I was able to create a small glue job to ingest data from one S3 bucket into another, but not clear about few last lines in the code(below).
applymapping1 = ApplyMapping.apply(frame = datasource_lk, mappings = [("row_id", "bigint", "row_id", "bigint"), ("Quantity", "long", "Quantity", "long"),("Category", "string", "Category", "string") ], transformation_ctx = "applymapping1")
selectfields2 = SelectFields.apply(frame = applymapping1, paths = ["row_id", "Quantity", "Category"], transformation_ctx = "selectfields2")
resolvechoice3 = ResolveChoice.apply(frame = selectfields2, choice = "MATCH_CATALOG", database = "mydb", table_name = "order_summary_csv", transformation_ctx = "resolvechoice3")

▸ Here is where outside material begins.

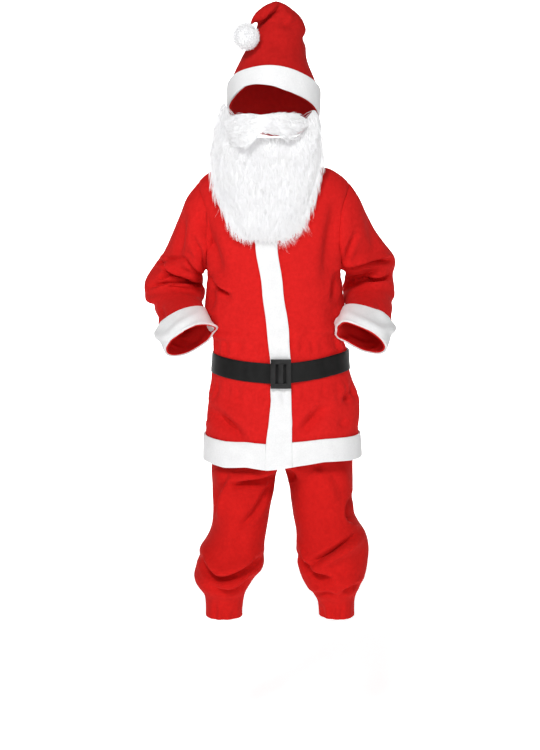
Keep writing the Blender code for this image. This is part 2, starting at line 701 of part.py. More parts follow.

datasink4 = glueContext.write_dynamic_frame.from_catalog(frame = resolvechoice3, database = "mydb", table_name = "order_summary_csv", transformation_ctx = "datasink4")
job.commit()
- From the above code snippet, what is the use 'ResolveChoice'? is it mandatory?
- When I ran this job, It has created a new folder and file(with some random file name) in the destination(order_summary.csv) and ingested data instead of ingesting directly into my order_summary_csv table(a CSV file) residing in the S3 folder. Is it possible for spark(Glue) to ingest data into a desired CSV file?